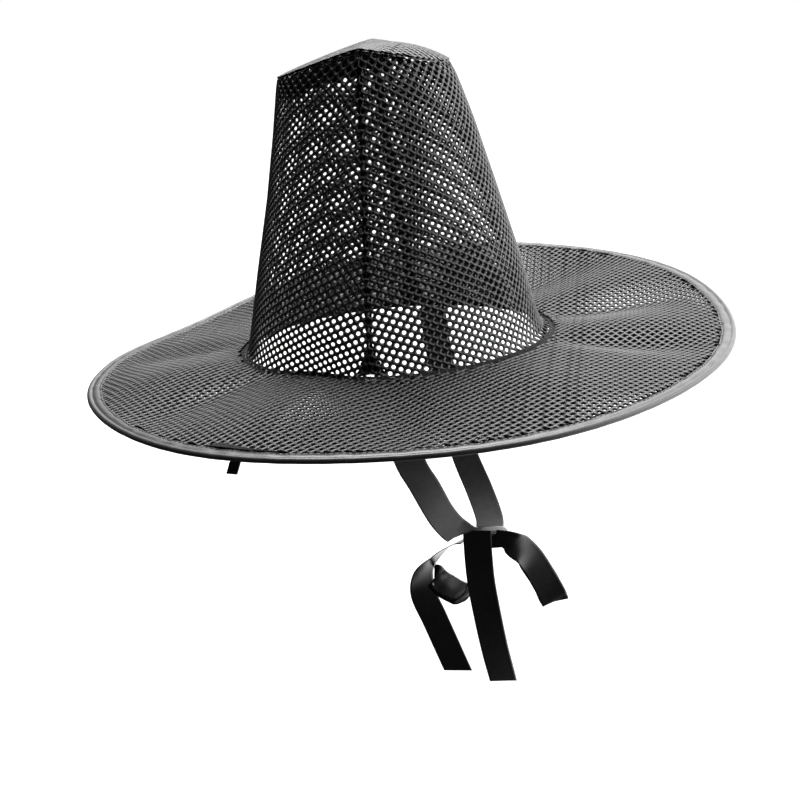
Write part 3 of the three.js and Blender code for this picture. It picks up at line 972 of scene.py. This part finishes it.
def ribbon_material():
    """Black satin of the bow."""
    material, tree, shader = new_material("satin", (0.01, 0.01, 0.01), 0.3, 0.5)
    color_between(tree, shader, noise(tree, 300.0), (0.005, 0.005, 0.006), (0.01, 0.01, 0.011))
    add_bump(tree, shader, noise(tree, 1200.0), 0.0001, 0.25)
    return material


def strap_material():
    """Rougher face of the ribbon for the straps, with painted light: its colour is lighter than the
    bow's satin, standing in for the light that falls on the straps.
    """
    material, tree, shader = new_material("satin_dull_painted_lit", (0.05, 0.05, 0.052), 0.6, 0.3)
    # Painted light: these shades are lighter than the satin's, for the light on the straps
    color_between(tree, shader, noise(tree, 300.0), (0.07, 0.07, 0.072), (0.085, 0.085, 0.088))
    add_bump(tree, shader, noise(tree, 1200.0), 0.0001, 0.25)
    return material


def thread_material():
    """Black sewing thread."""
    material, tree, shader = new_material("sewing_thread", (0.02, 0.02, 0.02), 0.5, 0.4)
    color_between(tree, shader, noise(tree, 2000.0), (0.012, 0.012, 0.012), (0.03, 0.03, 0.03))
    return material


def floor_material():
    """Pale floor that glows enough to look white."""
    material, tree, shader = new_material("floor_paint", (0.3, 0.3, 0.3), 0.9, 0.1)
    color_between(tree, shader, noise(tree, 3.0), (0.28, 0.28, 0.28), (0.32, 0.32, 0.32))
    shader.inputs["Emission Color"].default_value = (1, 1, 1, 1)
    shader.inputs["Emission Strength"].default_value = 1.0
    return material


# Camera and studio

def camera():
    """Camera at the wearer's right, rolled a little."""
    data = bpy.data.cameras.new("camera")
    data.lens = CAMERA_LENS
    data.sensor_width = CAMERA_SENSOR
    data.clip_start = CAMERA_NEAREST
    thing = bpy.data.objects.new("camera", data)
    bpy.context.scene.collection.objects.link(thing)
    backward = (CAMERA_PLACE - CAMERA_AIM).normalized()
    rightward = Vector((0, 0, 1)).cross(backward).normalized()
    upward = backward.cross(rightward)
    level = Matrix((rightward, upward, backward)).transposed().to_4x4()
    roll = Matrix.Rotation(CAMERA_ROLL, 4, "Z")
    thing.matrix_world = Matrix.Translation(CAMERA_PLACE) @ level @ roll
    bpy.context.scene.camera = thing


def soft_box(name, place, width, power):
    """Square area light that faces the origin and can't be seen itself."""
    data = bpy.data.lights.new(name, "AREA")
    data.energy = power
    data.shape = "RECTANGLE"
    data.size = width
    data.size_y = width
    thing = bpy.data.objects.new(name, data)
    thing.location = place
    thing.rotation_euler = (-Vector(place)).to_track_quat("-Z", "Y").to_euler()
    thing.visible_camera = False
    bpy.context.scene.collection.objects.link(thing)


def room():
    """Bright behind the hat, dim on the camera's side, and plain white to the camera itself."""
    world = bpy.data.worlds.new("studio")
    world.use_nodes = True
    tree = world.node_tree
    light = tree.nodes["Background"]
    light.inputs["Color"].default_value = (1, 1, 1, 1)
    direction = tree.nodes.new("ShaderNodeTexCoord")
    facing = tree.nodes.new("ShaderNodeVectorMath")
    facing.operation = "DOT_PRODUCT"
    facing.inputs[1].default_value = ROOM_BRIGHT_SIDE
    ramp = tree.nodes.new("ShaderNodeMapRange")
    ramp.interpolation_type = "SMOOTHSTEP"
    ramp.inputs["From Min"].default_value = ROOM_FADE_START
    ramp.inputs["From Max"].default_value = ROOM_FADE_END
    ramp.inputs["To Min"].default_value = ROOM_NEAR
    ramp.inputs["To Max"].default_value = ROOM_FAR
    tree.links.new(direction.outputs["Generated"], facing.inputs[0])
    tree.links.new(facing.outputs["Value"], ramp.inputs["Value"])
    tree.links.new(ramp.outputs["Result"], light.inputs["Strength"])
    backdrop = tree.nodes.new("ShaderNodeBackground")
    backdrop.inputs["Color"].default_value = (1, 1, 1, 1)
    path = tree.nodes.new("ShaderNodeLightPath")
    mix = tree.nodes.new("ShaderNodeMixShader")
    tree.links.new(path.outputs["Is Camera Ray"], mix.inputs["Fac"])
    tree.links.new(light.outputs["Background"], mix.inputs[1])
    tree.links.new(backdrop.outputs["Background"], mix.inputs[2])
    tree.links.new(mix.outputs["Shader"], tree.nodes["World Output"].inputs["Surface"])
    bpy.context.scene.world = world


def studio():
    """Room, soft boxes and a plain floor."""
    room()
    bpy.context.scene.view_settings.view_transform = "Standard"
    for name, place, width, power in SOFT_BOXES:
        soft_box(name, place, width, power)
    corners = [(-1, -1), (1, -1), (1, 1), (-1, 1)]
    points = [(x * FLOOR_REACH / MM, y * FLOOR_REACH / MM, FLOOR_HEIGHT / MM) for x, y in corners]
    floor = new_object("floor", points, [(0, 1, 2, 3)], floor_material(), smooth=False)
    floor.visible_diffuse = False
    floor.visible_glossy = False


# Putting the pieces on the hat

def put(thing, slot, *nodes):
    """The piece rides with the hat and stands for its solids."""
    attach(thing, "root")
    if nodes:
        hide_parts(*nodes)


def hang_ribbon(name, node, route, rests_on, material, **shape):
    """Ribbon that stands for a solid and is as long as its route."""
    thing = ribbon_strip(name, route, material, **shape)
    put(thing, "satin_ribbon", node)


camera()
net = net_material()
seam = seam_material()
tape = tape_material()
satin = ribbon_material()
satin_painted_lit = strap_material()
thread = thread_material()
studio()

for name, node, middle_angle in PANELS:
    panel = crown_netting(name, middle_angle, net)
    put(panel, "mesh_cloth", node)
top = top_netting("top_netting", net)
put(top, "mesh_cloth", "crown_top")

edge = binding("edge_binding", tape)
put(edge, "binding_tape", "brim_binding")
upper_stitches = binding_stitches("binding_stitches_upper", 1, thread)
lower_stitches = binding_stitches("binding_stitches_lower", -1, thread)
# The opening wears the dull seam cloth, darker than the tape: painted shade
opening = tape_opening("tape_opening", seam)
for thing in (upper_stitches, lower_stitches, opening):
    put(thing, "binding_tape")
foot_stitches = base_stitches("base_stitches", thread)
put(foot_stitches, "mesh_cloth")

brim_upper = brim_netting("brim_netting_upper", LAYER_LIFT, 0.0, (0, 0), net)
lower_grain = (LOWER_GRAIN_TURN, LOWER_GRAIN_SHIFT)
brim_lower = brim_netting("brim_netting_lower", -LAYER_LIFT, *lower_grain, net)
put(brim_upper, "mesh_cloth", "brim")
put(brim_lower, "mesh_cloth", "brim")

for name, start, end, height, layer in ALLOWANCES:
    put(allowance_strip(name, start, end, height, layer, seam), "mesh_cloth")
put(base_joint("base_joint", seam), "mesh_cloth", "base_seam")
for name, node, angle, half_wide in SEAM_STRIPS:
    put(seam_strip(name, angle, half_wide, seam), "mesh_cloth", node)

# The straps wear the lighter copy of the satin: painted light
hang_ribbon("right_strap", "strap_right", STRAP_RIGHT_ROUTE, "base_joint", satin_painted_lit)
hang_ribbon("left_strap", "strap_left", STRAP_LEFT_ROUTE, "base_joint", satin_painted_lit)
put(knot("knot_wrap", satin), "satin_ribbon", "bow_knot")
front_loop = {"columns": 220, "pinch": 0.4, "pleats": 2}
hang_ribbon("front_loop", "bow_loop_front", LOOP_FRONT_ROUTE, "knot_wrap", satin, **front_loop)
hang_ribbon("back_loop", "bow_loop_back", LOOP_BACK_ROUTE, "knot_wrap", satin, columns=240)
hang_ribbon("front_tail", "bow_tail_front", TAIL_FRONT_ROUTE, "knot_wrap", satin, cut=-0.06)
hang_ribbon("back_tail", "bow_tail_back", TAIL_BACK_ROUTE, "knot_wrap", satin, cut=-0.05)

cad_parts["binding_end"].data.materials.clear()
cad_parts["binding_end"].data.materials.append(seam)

^^^^^^^^^^^^^^^^

Extract all of the material exactly as it is written.

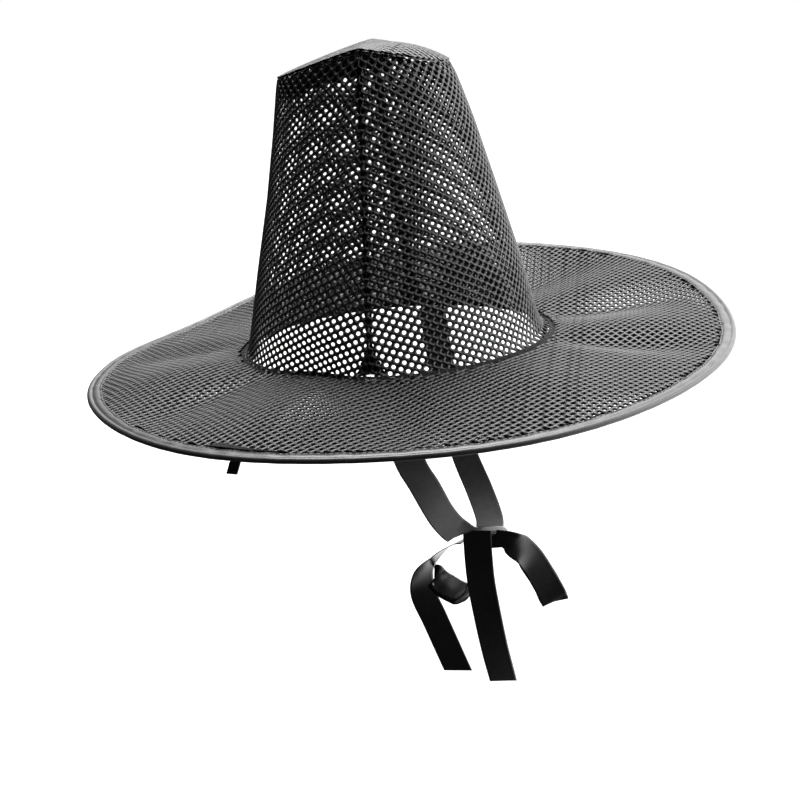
Write part 3 of the three.js and Blender code for this picture. It picks up at line 972 of scene.py. This part finishes it.
def ribbon_material():
    """Black satin of the bow."""
    material, tree, shader = new_material("satin", (0.01, 0.01, 0.01), 0.3, 0.5)
    color_between(tree, shader, noise(tree, 300.0), (0.005, 0.005, 0.006), (0.01, 0.01, 0.011))
    add_bump(tree, shader, noise(tree, 1200.0), 0.0001, 0.25)
    return material


def strap_material():
    """Rougher face of the ribbon for the straps, with painted light: its colour is lighter than the
    bow's satin, standing in for the light that falls on the straps.
    """
    material, tree, shader = new_material("satin_dull_painted_lit", (0.05, 0.05, 0.052), 0.6, 0.3)
    # Painted light: these shades are lighter than the satin's, for the light on the straps
    color_between(tree, shader, noise(tree, 300.0), (0.07, 0.07, 0.072), (0.085, 0.085, 0.088))
    add_bump(tree, shader, noise(tree, 1200.0), 0.0001, 0.25)
    return material


def thread_material():
    """Black sewing thread."""
    material, tree, shader = new_material("sewing_thread", (0.02, 0.02, 0.02), 0.5, 0.4)
    color_between(tree, shader, noise(tree, 2000.0), (0.012, 0.012, 0.012), (0.03, 0.03, 0.03))
    return material


def floor_material():
    """Pale floor that glows enough to look white."""
    material, tree, shader = new_material("floor_paint", (0.3, 0.3, 0.3), 0.9, 0.1)
    color_between(tree, shader, noise(tree, 3.0), (0.28, 0.28, 0.28), (0.32, 0.32, 0.32))
    shader.inputs["Emission Color"].default_value = (1, 1, 1, 1)
    shader.inputs["Emission Strength"].default_value = 1.0
    return material


# Camera and studio

def camera():
    """Camera at the wearer's right, rolled a little."""
    data = bpy.data.cameras.new("camera")
    data.lens = CAMERA_LENS
    data.sensor_width = CAMERA_SENSOR
    data.clip_start = CAMERA_NEAREST
    thing = bpy.data.objects.new("camera", data)
    bpy.context.scene.collection.objects.link(thing)
    backward = (CAMERA_PLACE - CAMERA_AIM).normalized()
    rightward = Vector((0, 0, 1)).cross(backward).normalized()
    upward = backward.cross(rightward)
    level = Matrix((rightward, upward, backward)).transposed().to_4x4()
    roll = Matrix.Rotation(CAMERA_ROLL, 4, "Z")
    thing.matrix_world = Matrix.Translation(CAMERA_PLACE) @ level @ roll
    bpy.context.scene.camera = thing


def soft_box(name, place, width, power):
    """Square area light that faces the origin and can't be seen itself."""
    data = bpy.data.lights.new(name, "AREA")
    data.energy = power
    data.shape = "RECTANGLE"
    data.size = width
    data.size_y = width
    thing = bpy.data.objects.new(name, data)
    thing.location = place
    thing.rotation_euler = (-Vector(place)).to_track_quat("-Z", "Y").to_euler()
    thing.visible_camera = False
    bpy.context.scene.collection.objects.link(thing)


def room():
    """Bright behind the hat, dim on the camera's side, and plain white to the camera itself."""
    world = bpy.data.worlds.new("studio")
    world.use_nodes = True
    tree = world.node_tree
    light = tree.nodes["Background"]
    light.inputs["Color"].default_value = (1, 1, 1, 1)
    direction = tree.nodes.new("ShaderNodeTexCoord")
    facing = tree.nodes.new("ShaderNodeVectorMath")
    facing.operation = "DOT_PRODUCT"
    facing.inputs[1].default_value = ROOM_BRIGHT_SIDE
    ramp = tree.nodes.new("ShaderNodeMapRange")
    ramp.interpolation_type = "SMOOTHSTEP"
    ramp.inputs["From Min"].default_value = ROOM_FADE_START
    ramp.inputs["From Max"].default_value = ROOM_FADE_END
    ramp.inputs["To Min"].default_value = ROOM_NEAR
    ramp.inputs["To Max"].default_value = ROOM_FAR
    tree.links.new(direction.outputs["Generated"], facing.inputs[0])
    tree.links.new(facing.outputs["Value"], ramp.inputs["Value"])
    tree.links.new(ramp.outputs["Result"], light.inputs["Strength"])
    backdrop = tree.nodes.new("ShaderNodeBackground")
    backdrop.inputs["Color"].default_value = (1, 1, 1, 1)
    path = tree.nodes.new("ShaderNodeLightPath")
    mix = tree.nodes.new("ShaderNodeMixShader")
    tree.links.new(path.outputs["Is Camera Ray"], mix.inputs["Fac"])
    tree.links.new(light.outputs["Background"], mix.inputs[1])
    tree.links.new(backdrop.outputs["Background"], mix.inputs[2])
    tree.links.new(mix.outputs["Shader"], tree.nodes["World Output"].inputs["Surface"])
    bpy.context.scene.world = world


def studio():
    """Room, soft boxes and a plain floor."""
    room()
    bpy.context.scene.view_settings.view_transform = "Standard"
    for name, place, width, power in SOFT_BOXES:
        soft_box(name, place, width, power)
    corners = [(-1, -1), (1, -1), (1, 1), (-1, 1)]
    points = [(x * FLOOR_REACH / MM, y * FLOOR_REACH / MM, FLOOR_HEIGHT / MM) for x, y in corners]
    floor = new_object("floor", points, [(0, 1, 2, 3)], floor_material(), smooth=False)
    floor.visible_diffuse = False
    floor.visible_glossy = False


# Putting the pieces on the hat

def put(thing, slot, *nodes):
    """The piece rides with the hat and stands for its solids."""
    attach(thing, "root")
    if nodes:
        hide_parts(*nodes)


def hang_ribbon(name, node, route, rests_on, material, **shape):
    """Ribbon that stands for a solid and is as long as its route."""
    thing = ribbon_strip(name, route, material, **shape)
    put(thing, "satin_ribbon", node)


camera()
net = net_material()
seam = seam_material()
tape = tape_material()
satin = ribbon_material()
satin_painted_lit = strap_material()
thread = thread_material()
studio()

for name, node, middle_angle in PANELS:
    panel = crown_netting(name, middle_angle, net)
    put(panel, "mesh_cloth", node)
top = top_netting("top_netting", net)
put(top, "mesh_cloth", "crown_top")

edge = binding("edge_binding", tape)
put(edge, "binding_tape", "brim_binding")
upper_stitches = binding_stitches("binding_stitches_upper", 1, thread)
lower_stitches = binding_stitches("binding_stitches_lower", -1, thread)
# The opening wears the dull seam cloth, darker than the tape: painted shade
opening = tape_opening("tape_opening", seam)
for thing in (upper_stitches, lower_stitches, opening):
    put(thing, "binding_tape")
foot_stitches = base_stitches("base_stitches", thread)
put(foot_stitches, "mesh_cloth")

brim_upper = brim_netting("brim_netting_upper", LAYER_LIFT, 0.0, (0, 0), net)
lower_grain = (LOWER_GRAIN_TURN, LOWER_GRAIN_SHIFT)
brim_lower = brim_netting("brim_netting_lower", -LAYER_LIFT, *lower_grain, net)
put(brim_upper, "mesh_cloth", "brim")
put(brim_lower, "mesh_cloth", "brim")

for name, start, end, height, layer in ALLOWANCES:
    put(allowance_strip(name, start, end, height, layer, seam), "mesh_cloth")
put(base_joint("base_joint", seam), "mesh_cloth", "base_seam")
for name, node, angle, half_wide in SEAM_STRIPS:
    put(seam_strip(name, angle, half_wide, seam), "mesh_cloth", node)

# The straps wear the lighter copy of the satin: painted light
hang_ribbon("right_strap", "strap_right", STRAP_RIGHT_ROUTE, "base_joint", satin_painted_lit)
hang_ribbon("left_strap", "strap_left", STRAP_LEFT_ROUTE, "base_joint", satin_painted_lit)
put(knot("knot_wrap", satin), "satin_ribbon", "bow_knot")
front_loop = {"columns": 220, "pinch": 0.4, "pleats": 2}
hang_ribbon("front_loop", "bow_loop_front", LOOP_FRONT_ROUTE, "knot_wrap", satin, **front_loop)
hang_ribbon("back_loop", "bow_loop_back", LOOP_BACK_ROUTE, "knot_wrap", satin, columns=240)
hang_ribbon("front_tail", "bow_tail_front", TAIL_FRONT_ROUTE, "knot_wrap", satin, cut=-0.06)
hang_ribbon("back_tail", "bow_tail_back", TAIL_BACK_ROUTE, "knot_wrap", satin, cut=-0.05)

cad_parts["binding_end"].data.materials.clear()
cad_parts["binding_end"].data.materials.append(seam)